Dondequiera que estemos, dondequiera que vivamos, debemos orar por los líderes de nuestro país, pues en sus manos está todo lo que estimamos valioso.
“Por tanto, estad sujetos a los poderes existentes hasta que reine aquel cuyo derecho es reinar y someta a todos los enemigos debajo de sus pies.” (DyC 58:22)
Y ahora, finalmente, la mayor de todas las certezas es el plan eterno de Dios tal como se presenta en el evangelio de Jesucristo. En él podemos encontrar los principios que nunca fallan y que mantendrán nuestros pies firmemente plantados en el sendero de seguridad. A través de estos principios eternos podemos distinguir fácilmente la verdad del error.
A la luz de las verdades del evangelio, podemos comprender que “todo lo que invita a hacer lo bueno, y a persuadir a creer en Cristo, … podéis saber con perfecto conocimiento que es de Dios.” (Moroni 7:16). Pero también podemos saber que “cualquier cosa que persuade a los hombres a hacer lo malo, y a no creer en Cristo, y a negarlo, y a no servir a Dios, entonces podéis saber con perfecto conocimiento que es del diablo” (Moroni 7:17), ya sea que se presente como religión, filosofía, ciencia o doctrina política.
¡Qué sentimiento tan maravilloso de seguridad puede llegar en medio de una crisis para aquel que ha aprendido a orar y ha cultivado oídos atentos, de modo que puede “clamar, y Jehová responderá”; que puede llorar, y el Señor dirá: “Heme aquí”! (Isaías 58:9)

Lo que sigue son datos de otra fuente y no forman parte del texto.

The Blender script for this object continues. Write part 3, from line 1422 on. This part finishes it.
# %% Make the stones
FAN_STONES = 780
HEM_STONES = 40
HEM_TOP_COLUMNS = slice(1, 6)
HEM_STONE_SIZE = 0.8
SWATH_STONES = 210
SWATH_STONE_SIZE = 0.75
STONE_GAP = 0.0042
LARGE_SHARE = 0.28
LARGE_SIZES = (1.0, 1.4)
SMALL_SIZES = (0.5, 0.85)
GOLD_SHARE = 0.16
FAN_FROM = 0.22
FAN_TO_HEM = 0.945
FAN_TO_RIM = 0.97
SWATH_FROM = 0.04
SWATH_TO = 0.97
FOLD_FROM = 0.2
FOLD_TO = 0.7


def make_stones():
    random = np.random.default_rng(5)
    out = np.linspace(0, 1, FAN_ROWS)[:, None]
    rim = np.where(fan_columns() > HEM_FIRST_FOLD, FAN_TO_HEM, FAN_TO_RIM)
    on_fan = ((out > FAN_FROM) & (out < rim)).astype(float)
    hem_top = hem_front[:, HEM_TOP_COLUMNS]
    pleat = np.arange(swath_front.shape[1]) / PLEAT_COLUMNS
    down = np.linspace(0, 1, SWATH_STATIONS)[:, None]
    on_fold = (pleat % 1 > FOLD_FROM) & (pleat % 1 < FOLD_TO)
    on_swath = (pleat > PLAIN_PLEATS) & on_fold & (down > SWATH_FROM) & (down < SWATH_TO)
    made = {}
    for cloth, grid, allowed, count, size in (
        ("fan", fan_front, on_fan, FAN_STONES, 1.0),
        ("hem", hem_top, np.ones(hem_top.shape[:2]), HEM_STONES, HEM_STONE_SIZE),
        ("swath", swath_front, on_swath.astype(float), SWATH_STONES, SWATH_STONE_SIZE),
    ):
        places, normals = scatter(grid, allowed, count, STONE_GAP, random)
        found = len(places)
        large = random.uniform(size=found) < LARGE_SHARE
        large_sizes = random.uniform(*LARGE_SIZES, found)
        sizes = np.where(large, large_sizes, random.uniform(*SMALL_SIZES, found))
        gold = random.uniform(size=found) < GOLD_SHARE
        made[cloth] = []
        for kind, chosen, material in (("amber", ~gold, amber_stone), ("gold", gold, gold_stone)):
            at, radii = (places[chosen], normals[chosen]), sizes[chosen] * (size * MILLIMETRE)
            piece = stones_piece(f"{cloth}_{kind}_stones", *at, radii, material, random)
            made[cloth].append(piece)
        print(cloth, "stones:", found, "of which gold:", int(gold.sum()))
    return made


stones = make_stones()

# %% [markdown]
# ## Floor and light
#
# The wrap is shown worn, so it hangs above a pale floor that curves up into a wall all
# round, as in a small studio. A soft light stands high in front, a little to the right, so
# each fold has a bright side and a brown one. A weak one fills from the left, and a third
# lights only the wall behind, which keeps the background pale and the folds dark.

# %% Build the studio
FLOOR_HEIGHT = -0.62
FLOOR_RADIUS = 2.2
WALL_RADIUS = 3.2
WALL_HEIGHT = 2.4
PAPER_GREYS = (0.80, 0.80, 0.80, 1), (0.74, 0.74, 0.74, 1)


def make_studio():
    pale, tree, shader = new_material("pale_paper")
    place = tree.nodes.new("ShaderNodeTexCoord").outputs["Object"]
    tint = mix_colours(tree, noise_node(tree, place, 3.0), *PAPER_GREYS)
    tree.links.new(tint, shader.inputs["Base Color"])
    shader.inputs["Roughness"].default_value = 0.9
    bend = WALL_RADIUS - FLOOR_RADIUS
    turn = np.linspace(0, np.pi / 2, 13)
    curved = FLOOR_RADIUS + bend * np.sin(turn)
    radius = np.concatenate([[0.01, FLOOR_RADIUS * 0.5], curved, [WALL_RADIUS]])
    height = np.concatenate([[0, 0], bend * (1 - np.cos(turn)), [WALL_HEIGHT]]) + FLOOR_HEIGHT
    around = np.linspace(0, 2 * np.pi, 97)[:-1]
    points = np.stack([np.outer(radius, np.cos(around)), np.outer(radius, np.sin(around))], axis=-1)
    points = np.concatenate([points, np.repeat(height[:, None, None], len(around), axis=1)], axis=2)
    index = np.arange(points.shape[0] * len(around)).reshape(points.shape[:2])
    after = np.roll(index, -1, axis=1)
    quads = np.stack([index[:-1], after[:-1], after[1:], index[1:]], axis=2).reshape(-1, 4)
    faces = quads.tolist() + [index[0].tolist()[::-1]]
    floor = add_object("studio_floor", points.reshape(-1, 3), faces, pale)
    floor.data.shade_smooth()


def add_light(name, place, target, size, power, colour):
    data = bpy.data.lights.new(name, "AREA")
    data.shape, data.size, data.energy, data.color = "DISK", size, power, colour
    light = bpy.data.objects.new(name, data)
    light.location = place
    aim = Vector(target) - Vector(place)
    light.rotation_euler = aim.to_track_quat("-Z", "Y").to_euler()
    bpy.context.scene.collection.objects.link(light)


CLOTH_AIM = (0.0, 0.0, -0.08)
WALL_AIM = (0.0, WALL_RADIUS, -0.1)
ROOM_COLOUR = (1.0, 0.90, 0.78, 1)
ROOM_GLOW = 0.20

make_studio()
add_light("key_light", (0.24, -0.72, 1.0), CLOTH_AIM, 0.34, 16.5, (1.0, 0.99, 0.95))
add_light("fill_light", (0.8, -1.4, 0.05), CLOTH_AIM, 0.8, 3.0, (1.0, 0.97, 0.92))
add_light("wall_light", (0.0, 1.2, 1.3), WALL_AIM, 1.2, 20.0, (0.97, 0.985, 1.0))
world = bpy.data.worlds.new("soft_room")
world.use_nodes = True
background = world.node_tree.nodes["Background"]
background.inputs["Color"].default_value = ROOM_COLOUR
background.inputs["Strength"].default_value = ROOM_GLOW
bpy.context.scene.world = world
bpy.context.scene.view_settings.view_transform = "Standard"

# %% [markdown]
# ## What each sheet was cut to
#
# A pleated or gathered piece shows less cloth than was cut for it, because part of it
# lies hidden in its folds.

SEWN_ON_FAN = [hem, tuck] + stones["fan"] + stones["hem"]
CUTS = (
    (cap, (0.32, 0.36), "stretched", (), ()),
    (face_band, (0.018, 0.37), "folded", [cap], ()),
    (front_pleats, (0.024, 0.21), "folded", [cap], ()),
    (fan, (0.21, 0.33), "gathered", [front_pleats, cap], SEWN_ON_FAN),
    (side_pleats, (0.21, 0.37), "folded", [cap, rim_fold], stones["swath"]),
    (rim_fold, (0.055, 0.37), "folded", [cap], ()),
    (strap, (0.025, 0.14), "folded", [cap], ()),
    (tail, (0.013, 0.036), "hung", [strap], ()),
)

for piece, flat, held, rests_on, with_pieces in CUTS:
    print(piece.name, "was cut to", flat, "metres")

El comandante supremo de las Fuerzas Aliadas durante la Segunda Guerra Mundial, el general Dwight D. Eisenhower, al enfrentarse a algunas de las decisiones militares más trascendentales que habrían de cambiar el rumbo del mundo, hizo esta humilde confesión:
“Esto es lo que descubrí sobre la religión: te da el valor para tomar las decisiones que debes tomar en una crisis y luego la confianza para dejar el resultado en manos de un Poder Superior. Solo confiando en Dios puede un hombre cargado de responsabilidades hallar reposo.”
Allí lo tenemos: el recordatorio constante de que Dios está en Su cielo, y que todo puede estar bien en el mundo si lo buscamos y lo hallamos,
“aunque ciertamente no está lejos de cada uno de nosotros, porque en él vivimos, y nos movemos, y somos; … porque linaje suyo somos.” (Hechos 17:27–28)
Con toda humildad, doy mi propio testimonio del poder de estas directrices en mi vida. He aprendido por experiencia propia que, cuanto mayores son las responsabilidades, mayor es mi dependencia del Señor. En alguna medida, comienzo a comprender el significado de la declaración de Moisés, quien, después de su gran experiencia espiritual, dijo:
“Ahora bien, … sé que el hombre no es nada, lo cual nunca había supuesto.” (Moisés 1:10)
A través de las luces y sombras de mi vida, también tengo la certeza de que, con la ayuda del poder sagrado de Dios, las dudas pueden resolverse en certezas, las cargas pueden aligerarse, y un renacimiento literal puede realizarse a medida que la cercanía con mi Señor y Maestro se vuelve más segura.